= What is needed =
Show, in full, each line of the data that contains "scene".

:: Data shown

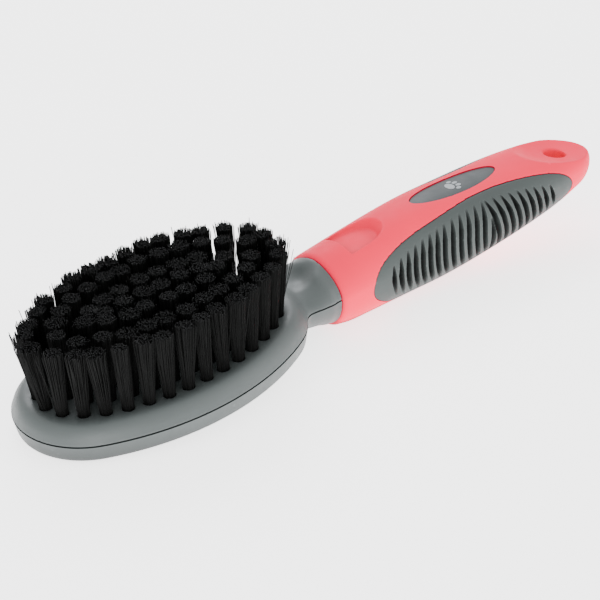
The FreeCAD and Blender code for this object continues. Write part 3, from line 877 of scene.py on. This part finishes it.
def nylon():
    """Black nylon filament: each one a little different, with paler cut ends."""
    recipe = Recipe("nylon_black")
    island = recipe.add("ShaderNodeNewGeometry").outputs["Random Per Island"]
    split = recipe.add("ShaderNodeSeparateXYZ")
    recipe.link(recipe.place, split.inputs["Vector"])
    top = (TUFT_TOP + SEAM_Z) * MM
    ends = recipe.ranged(split.outputs["Z"], 0.0, 1.0, top - 0.0012, top - 0.0002)
    strand = recipe.mixed(island, (0.0008, 0.0009, 0.0008), (0.004, 0.0042, 0.004))
    pale_share = recipe.ranged(island, 0.0, 1.0, 0.86, 1.0)
    flecked = recipe.mixed(pale_share, (0.001, 0.001, 0.001), (0.011, 0.012, 0.011))
    recipe.give("Base Color", recipe.mixed(ends, strand, flecked))
    recipe.give("Roughness", recipe.ranged(island, 0.4, 0.6, 0.0, 1.0))
    recipe.give("Normal", recipe.bump(recipe.noise(3000), 0.00001, 0.5))
    recipe.give("Specular IOR Level", 0.08)
    return recipe.material


def steel():
    """Drawn steel wire of the anchors."""
    recipe = Recipe("steel_wire")
    recipe.give("Metallic", 1.0)
    streaks = recipe.ranged(recipe.noise(900), 0, 1)
    recipe.give("Base Color", recipe.mixed(streaks, (0.5, 0.49, 0.47), (0.62, 0.61, 0.6)))
    recipe.give("Roughness", recipe.ranged(recipe.noise(2600, 4.0), 0.25, 0.45))
    recipe.give("Normal", recipe.bump(recipe.noise(5000), 0.000004))
    return recipe.material


def floor_paper():
    """Pale matt paper of a light table."""
    recipe = Recipe("studio_paper")
    clouds = recipe.ranged(recipe.noise(8), 0, 1)
    recipe.give("Base Color", recipe.mixed(clouds, (0.84, 0.84, 0.84), (0.87, 0.87, 0.87)))
    recipe.give("Roughness", 0.9)
    recipe.give("Emission Color", (1.0, 1.0, 1.0, 1.0))
    recipe.give("Emission Strength", 2.4)
    return recipe.material


# --------------------------------------------------------------------------------------------------
# Stage
# --------------------------------------------------------------------------------------------------
VIEW_AZIMUTH = -37.9
VIEW_ELEVATION = 32.1
VIEW_ROLL = -4.9
VIEW_DISTANCE = 728.7
VIEW_LENS = 140.4
VIEW_TARGET = (54.0, 0.0, -2.46)
SENSOR_WIDTH = 36

# Soft lights: name, place in metres, size in metres, power in watts and colour
LIGHTS = (
    ("front", (-0.9, -1.0, 0.45), 0.8, 12.0, (1, 1, 1)),
    ("back", (0.5, 0.9, 0.9), 0.7, 12.0, (0.93, 0.96, 1.0)),
    ("side", (0.9, -0.9, 0.5), 0.9, 6.0, (1, 1, 1)),
)
WORLD_STRENGTH = 1.45

# Floor: half its side and its gap under the brush, in metres, and how far the brush's resting edge is from
# the head's far end, in millimetres
FLOOR_HALF_SIZE = 6.0
FLOOR_GAP = 0.0002
REST_EDGE_INSET = 2.0


def make_camera():
    """The camera, in front of the head's left side and above it."""
    azimuth, elevation, roll = (math.radians(a) for a in (VIEW_AZIMUTH, VIEW_ELEVATION, VIEW_ROLL))
    back = Vector((math.sin(azimuth) * math.cos(elevation), -math.cos(azimuth) * math.cos(elevation),
                   math.sin(elevation)))
    right = (-back).cross(Vector((0, 0, 1))).normalized()
    up = right.cross(-back)
    rolled_right = math.cos(roll) * right + math.sin(roll) * up
    rolled_up = -math.sin(roll) * right + math.cos(roll) * up
    camera = bpy.data.objects.new("camera", bpy.data.cameras.new("camera"))
    camera.data.lens = VIEW_LENS
    camera.data.sensor_width = SENSOR_WIDTH
    camera.data.clip_start = 0.01
    camera.data.clip_end = 20
    turn = Matrix((rolled_right, rolled_up, back)).transposed().to_4x4()
    target = Vector(in_row(VIEW_TARGET))
    camera.matrix_world = Matrix.Translation(target + back * VIEW_DISTANCE * MM) @ turn
    bpy.context.scene.collection.objects.link(camera)
    bpy.context.scene.camera = camera


def rest_plane():
    """The plane the brush lies on, through the head's back edge and the belly: a point and the way up."""
    edge_x = -HEAD_HALF_LENGTH + REST_EDGE_INSET
    along = np.linspace(COLLAR_X, CAP_X, 200)
    depth = HANDLE_SIZES[2](along)
    lowest = np.argmin((BACK_DEPTH - depth) / (along - edge_x))
    head_edge = Vector(in_row((edge_x, 0, -BACK_DEPTH)))
    belly = Vector(in_row((along[lowest], 0, -depth[lowest])))
    slope = (belly - head_edge).normalized()
    up = Vector((0, -1, 0)).cross(slope).normalized()
    if up.z < 0:
        up = -up
    return belly - up * FLOOR_GAP, up


def make_floor():
    """A wide floor under the brush."""
    point, up = rest_plane()
    mesh = bpy.data.meshes.new("floor")
    corners = [(x * FLOOR_HALF_SIZE, y * FLOOR_HALF_SIZE, 0) for x, y in ((-1, -1), (1, -1), (1, 1), (-1, 1))]
    mesh.from_pydata(corners, [], [(0, 1, 2, 3)])
    floor = bpy.data.objects.new("floor", mesh)
    floor.matrix_world = Matrix.Translation(point) @ up.to_track_quat("Z", "Y").to_matrix().to_4x4()
    mesh.materials.append(floor_paper())
    bpy.context.scene.collection.objects.link(floor)


def make_light(name, place, size, power, colour):
    """A soft square light that faces the brush."""
    light = bpy.data.lights.new(name, "AREA")
    light.size = size
    light.energy = power
    light.color = colour
    lamp = bpy.data.objects.new(name, light)
    lamp.location = place
    lamp.rotation_mode = "QUATERNION"
    lamp.rotation_quaternion = (Vector(place) - Vector(in_row(VIEW_TARGET))).to_track_quat("Z", "Y")
    bpy.context.scene.collection.objects.link(lamp)


def make_stage():
    """Floor, lights and an even pale surround."""
    make_floor()
    for light in LIGHTS:
        make_light(*light)
    world = bpy.data.worlds.new("studio")
    world.use_nodes = True
    background = world.node_tree.nodes["Background"]
    background.inputs["Color"].default_value = (1, 1, 1, 1)
    background.inputs["Strength"].default_value = WORLD_STRENGTH
    bpy.context.scene.world = world


# --------------------------------------------------------------------------------------------------
# The brush
# --------------------------------------------------------------------------------------------------
# Grid steps of the moulded pieces, and how far out their grids reach from the design frame's origin
FRONT_STEP = 0.49
REAR_STEP = 0.46
SLEEVE_STEP = 0.49
GRIP_STEP = 0.28
BADGE_STEP = 0.25
PRINT_STEP = 0.1
FRONT_REACH_Z = 10
REAR_REACH_Z = -13
HANDLE_REACH_Y = 15.4
HANDLE_REACH_Z = (-16.6, 12.9)
GRIP_REACH_X = (72, 163)
GRIP_REACH_Z = (-15, 10.2)
BADGE_REACH_Z = (6, 12.6)
PRINT_REACH = (3.2, 3.4)
PRINT_REACH_Z = (9, 11.6)


def make_brush():
    """Every piece with its material."""
    # groove and hollow set how dark and where shade is painted into each material's grooves and hollows; the
    # grips' valleys are painted almost black
    abs_grey = plastic("abs_grey", (0.060, 0.071, 0.070), (0.085, 0.098, 0.097), roughness=0.46, grain=2600,
                       grain_depth=0.00002, groove=0.5, hollow=(0.010, 0.85, 0.45))
    coral = plastic("tpe_coral", (0.96, 0.004, 0.054), (0.97, 0.015, 0.07), roughness=0.55, grain=3200,
                    grain_depth=0.00002, gloss=0.15, groove=0.45, hollow=(0.006, 0.95, 0.6))
    grip_grey = plastic("tpe_grey", (0.044, 0.054, 0.052), (0.072, 0.084, 0.082), roughness=0.55, grain=3200,
                        grain_depth=0.00002, gloss=0.3, groove=0.04, hollow=(0.003, 0.78, 0.42))
    badge_grey = plastic("badge_grey", (0.034, 0.041, 0.044), (0.056, 0.065, 0.068), roughness=0.45,
                         grain=2600, grain_depth=0.00001, gloss=0.35)
    ink = plastic("badge_ink", (0.27, 0.29, 0.31), (0.36, 0.38, 0.40), roughness=0.5, grain=3000,
                  grain_depth=0.00001)

    half = HEAD_HALF_LENGTH
    wide = HEAD_HALF_WIDTH
    moulded("front_half", front_shell_field, (-half, -wide, 0), (CORE_END_X, wide, FRONT_REACH_Z), FRONT_STEP,
            abs_grey, "front_shell")
    moulded("rear_half", rear_shell_field, (-half, -wide, REAR_REACH_Z), (CORE_END_X, wide, 0), REAR_STEP,
            abs_grey, "rear_shell")
    moulded("sleeve", sleeve_field, (COLLAR_X, -HANDLE_REACH_Y, HANDLE_REACH_Z[0]),
            (HANDLE_END_X, HANDLE_REACH_Y, HANDLE_REACH_Z[1]), SLEEVE_STEP,
            coral, "handle_sleeve")
    points, faces = contour(grip_field, (GRIP_REACH_X[0], -HANDLE_REACH_Y, GRIP_REACH_Z[0]),
                            (GRIP_REACH_X[1], -GRIP_INNER_Y, GRIP_REACH_Z[1]), GRIP_STEP * COARSE)
    make_piece("side_grip_right", points, faces, grip_grey, "grip_right", GRIP_CREASE_ANGLE)
    make_piece("side_grip_left", points * [1, -1, 1], faces[:, ::-1], grip_grey, "grip_left",
               GRIP_CREASE_ANGLE)
    moulded("badge", badge_field, (BADGE_X - BADGE_HALF_LENGTH, -BADGE_HALF_WIDTH, BADGE_REACH_Z[0]),
            (BADGE_X + BADGE_HALF_LENGTH, BADGE_HALF_WIDTH, BADGE_REACH_Z[1]), BADGE_STEP,
            badge_grey, "badge_plate")
    moulded("badge_paw", print_field, (BADGE_X - PRINT_REACH[0], -PRINT_REACH[1], PRINT_REACH_Z[0]),
            (BADGE_X + PRINT_REACH[0], PRINT_REACH[1], PRINT_REACH_Z[1]), PRINT_STEP,
            ink, "badge_print")
    make_tufts(nylon())
    wire = steel()
    for name in TUFTS:
        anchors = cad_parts[f"anchors_{name}"]
        anchors.data.materials.clear()
        anchors.data.materials.append(wire)


make_camera()
make_stage()
make_brush()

::::

= Reply =
The FreeCAD and Blender code for this object continues. Write part 3, from line 877 of scene.py on. This part finishes it.
    bpy.context.scene.collection.objects.link(camera)
    bpy.context.scene.camera = camera
    bpy.context.scene.collection.objects.link(floor)
    bpy.context.scene.collection.objects.link(lamp)
    bpy.context.scene.world = world